GOAL OF THE EXERCISE
Take from the listing each line that has the string "handed".

((

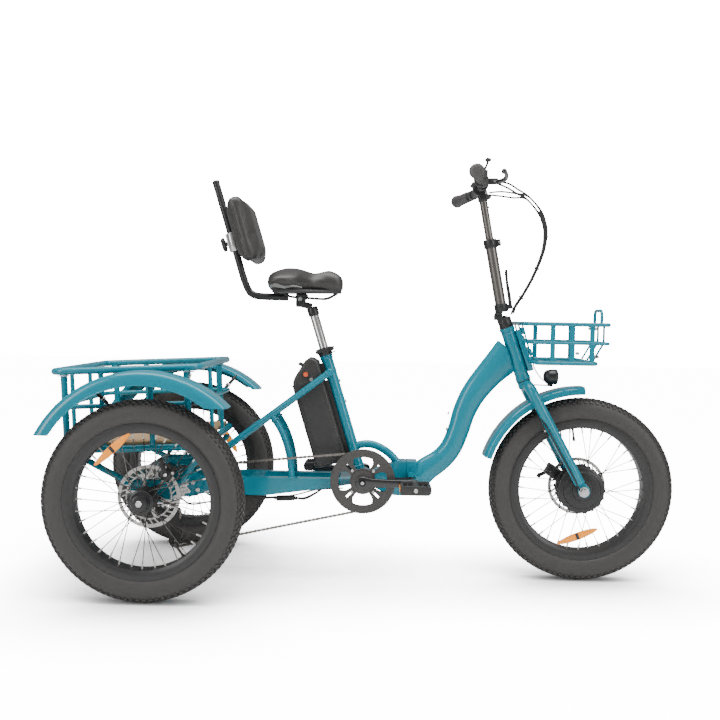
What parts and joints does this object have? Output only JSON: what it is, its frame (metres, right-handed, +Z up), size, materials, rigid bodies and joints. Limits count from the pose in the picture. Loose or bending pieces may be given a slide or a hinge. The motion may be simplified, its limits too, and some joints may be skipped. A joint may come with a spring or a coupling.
{
  "type": "adult tricycle",
  "caption": "Folding electric adult tricycle with fat tyres, rear cargo basket and deck, front basket, padded saddle with backrest, telescopic bar post and battery.",
  "frame": {"origin": "middle of the tricycle's length and width, on the floor under the tyres", "axes": "+X to the front along the tricycle's length, +Y to the rider's left, +Z up"},
  "size_m": [1.818, 0.77, 1.2569],
  "materials": {
    "amber_lens": "gloss",
    "black_paint": "satin",
    "black_plastic": "satin",
    "black_vinyl": "satin",
    "bright_steel": "satin",
    "cable_rubber": "satin",
    "chain_steel": "satin",
    "clear_lens": "gloss",
    "grey_alloy": "satin",
    "grey_plastic": "satin",
    "grip_rubber": "matte",
    "plywood": "satin",
    "red_button": "gloss",
    "teal_paint": "gloss",
    "tyre_rubber": "matte"
  },
  "bodies": {
    "rear_frame": {"seat_tube": "teal_paint", "upper_stays": "teal_paint", "lower_beam": "teal_paint", "rear_subframe": "teal_paint", "cargo_basket": "teal_paint", "cargo_deck": "plywood", "rear_fenders": "teal_paint", "fender_stays": "black_paint", "rear_calipers": "black_paint", "battery_rail": "black_plastic", "chain": "chain_steel", "derailleur": "black_plastic", "rear_cables": "cable_rubber", "frame_bolts": "bright_steel"},
    "battery": {"battery_case": "grey_plastic"},
    "button": {"power_button": "red_button"},
    "crank": {"chainring": "grey_plastic", "crank_arms": "black_paint"},
    "right_pedal": {"pedal_right": "black_plastic"},
    "left_pedal": {"pedal_left": "black_plastic"},
    "cogs": {"cassette": "chain_steel"},
    "right_wheel": {"tyre_right": "tyre_rubber", "rim_right": "black_paint", "spokes_right": "bright_steel", "hub_right": "black_paint"},
    "left_wheel": {"tyre_left": "tyre_rubber", "rim_left": "black_paint", "spokes_left": "bright_steel", "hub_left": "black_paint"},
    "front_frame": {"main_tube": "teal_paint", "head_tube": "teal_paint", "hinge_plate": "teal_paint", "front_basket": "teal_paint"},
    "fold_lever": {"frame_latch": "black_paint"},
    "steerer": {"fork": "teal_paint", "front_fender": "teal_paint", "headlight": "black_plastic", "front_caliper": "black_paint", "stem_base": "black_paint", "front_axle": "bright_steel"},
    "front_wheel": {"tyre_front": "tyre_rubber", "rim_front": "black_paint", "spokes_front": "bright_steel", "hub_motor": "black_paint"},
    "post": {"post_lower": "grey_alloy"},
    "post_lever": {"post_latch": "black_paint"},
    "bar": {"handlebar": "black_paint", "bar_controls": "black_plastic", "grips": "grip_rubber", "bar_cables": "cable_rubber"},
    "right_brake": {"brake_lever_right": "black_paint"},
    "left_brake": {"brake_lever_left": "black_paint"},
    "throttle": {"thumb_lever": "black_plastic"},
    "seat": {"seat_post": "bright_steel", "saddle": "black_vinyl", "backrest_frame": "black_paint"},
    "back_pad": {"backrest_pad": "black_vinyl", "pad_bracket": "bright_steel"},
    "knob": {"pad_knob": "black_plastic"},
    "seat_lever": {"seat_clamp": "black_paint"}
  },
  "joints": [
    {"name": "frame_fold", "type": "hinge", "parent": "rear_frame", "child": "front_frame", "pos_m": [0.10168, 0.036, 0.3], "axis": [0, 0, 1], "range_deg": [0, 65]},
    {"name": "fold_lever_turn", "type": "hinge", "parent": "front_frame", "child": "fold_lever", "pos_m": [0.11768, -0.034, 0.3], "axis": [0, 0, 1], "range_deg": [0, 80]},
    {"name": "steering", "type": "hinge", "parent": "front_frame", "child": "steerer", "pos_m": [0.45268, 0, 0.604], "axis": [-0.3289, 0, 0.9444], "range_deg": [-50, 50]},
    {"name": "front_wheel_spin", "type": "hinge", "parent": "steerer", "child": "front_wheel", "pos_m": [0.63068, 0, 0.278], "axis": [0, 1, 0], "continuous": true},
    {"name": "post_fold", "type": "hinge", "parent": "steerer", "child": "post", "pos_m": [0.36868, 0, 0.8], "axis": [0, -1, 0], "range_deg": [0, 90]},
    {"name": "post_lever_turn", "type": "hinge", "parent": "post", "child": "post_lever", "pos_m": [0.40749, 0, 0.8267], "axis": [0, 1, 0], "range_deg": [0, 70]},
    {"name": "bar_height", "type": "slide", "parent": "post", "child": "bar", "axis": [-0.1908, 0, 0.9816], "range_m": [-0.08, 0.05], "deforming": ["bar_cables"]},
    {"name": "right_brake_pull", "type": "hinge", "parent": "bar", "child": "right_brake", "pos_m": [0.33416, -0.1459, 1.178], "axis": [0, 0, -1], "range_deg": [0, 17], "stiffness_Nm_per_rad": 0.6, "springref_deg": -8.59},
    {"name": "left_brake_pull", "type": "hinge", "parent": "bar", "child": "left_brake", "pos_m": [0.33416, 0.1459, 1.178], "axis": [0, 0, 1], "range_deg": [0, 17], "stiffness_Nm_per_rad": 0.6, "springref_deg": -8.59},
    {"name": "throttle_push", "type": "hinge", "parent": "bar", "child": "throttle", "pos_m": [0.30867, -0.09214, 1.214], "axis": [0.0698, 0.9976, 0], "range_deg": [0, 35], "stiffness_Nm_per_rad": 0.12, "springref_deg": -8.59},
    {"name": "seat_height", "type": "slide", "parent": "rear_frame", "child": "seat", "axis": [-0.2957, 0, 0.9553], "range_m": [-0.08, 0.08]},
    {"name": "seat_lever_turn", "type": "hinge", "parent": "rear_frame", "child": "seat_lever", "pos_m": [-0.12793, -0.021, 0.69156], "axis": [-0.2957, 0, 0.9553], "range_deg": [0, 60]},
    {"name": "pad_height", "type": "slide", "parent": "seat", "child": "back_pad", "axis": [-0.2925, 0, 0.9563], "range_m": [-0.03, 0.06]},
    {"name": "knob_turn", "type": "hinge", "parent": "back_pad", "child": "knob", "pos_m": [-0.45051, 0, 1.00141], "axis": [-0.9563, 0, -0.2925], "range_deg": [0, 180]},
    {"name": "crank_spin", "type": "hinge", "parent": "rear_frame", "child": "crank", "pos_m": [-0.02732, 0, 0.302], "axis": [0, 1, 0], "continuous": true},
    {"name": "right_pedal_spin", "type": "hinge", "parent": "crank", "child": "right_pedal", "pos_m": [0.12468, -0.192, 0.302], "axis": [0, 1, 0], "continuous": true},
    {"name": "left_pedal_spin", "type": "hinge", "parent": "crank", "child": "left_pedal", "pos_m": [-0.17932, 0.192, 0.302], "axis": [0, 1, 0], "continuous": true},
    {"name": "cog_spin", "type": "hinge", "parent": "rear_frame", "child": "cogs", "pos_m": [-0.61732, -0.092, 0.278], "axis": [0, 1, 0], "continuous": true},
    {"name": "right_wheel_spin", "type": "hinge", "parent": "rear_frame", "child": "right_wheel", "pos_m": [-0.61732, -0.3325, 0.278], "axis": [0, 1, 0], "continuous": true},
    {"name": "left_wheel_spin", "type": "hinge", "parent": "rear_frame", "child": "left_wheel", "pos_m": [-0.61732, 0.3325, 0.278], "axis": [0, 1, 0], "continuous": true},
    {"name": "battery_slide", "type": "slide", "parent": "rear_frame", "child": "battery", "axis": [-0.2957, 0, 0.9553], "range_m": [0, 0.1]},
    {"name": "button_press", "type": "slide", "parent": "battery", "child": "button", "axis": [0, 1, 0], "range_m": [0, 0.0015], "stiffness_N_per_m": 800, "springref_m": -0.001}
  ],
  "couplings": [
    {"joint": "cog_spin", "follows": "crank_spin", "ratio": 1.75}
  ]
}
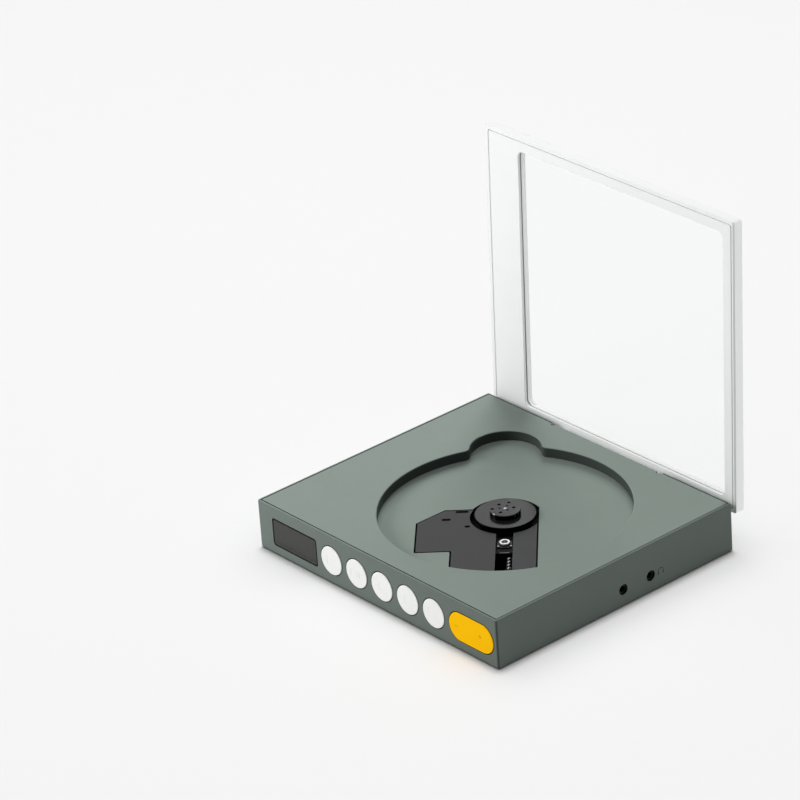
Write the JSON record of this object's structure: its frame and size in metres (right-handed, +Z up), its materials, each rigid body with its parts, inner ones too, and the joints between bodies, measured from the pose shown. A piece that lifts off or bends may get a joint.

))

SOLUTION FOR THIS EXERCISE
What parts and joints does this object have? Output only JSON: what it is, its frame (metres, right-handed, +Z up), size, materials, rigid bodies and joints. Limits count from the pose in the picture. Loose or bending pieces may be given a slide or a hinge. The motion may be simplified, its limits too, and some joints may be skipped. A joint may come with a spring or a coupling.
Write the JSON record of this object's structure: its frame and size in metres (right-handed, +Z up), its materials, each rigid body with its parts, inner ones too, and the joints between bodies, measured from the pose shown. A piece that lifts off or bends may get a joint.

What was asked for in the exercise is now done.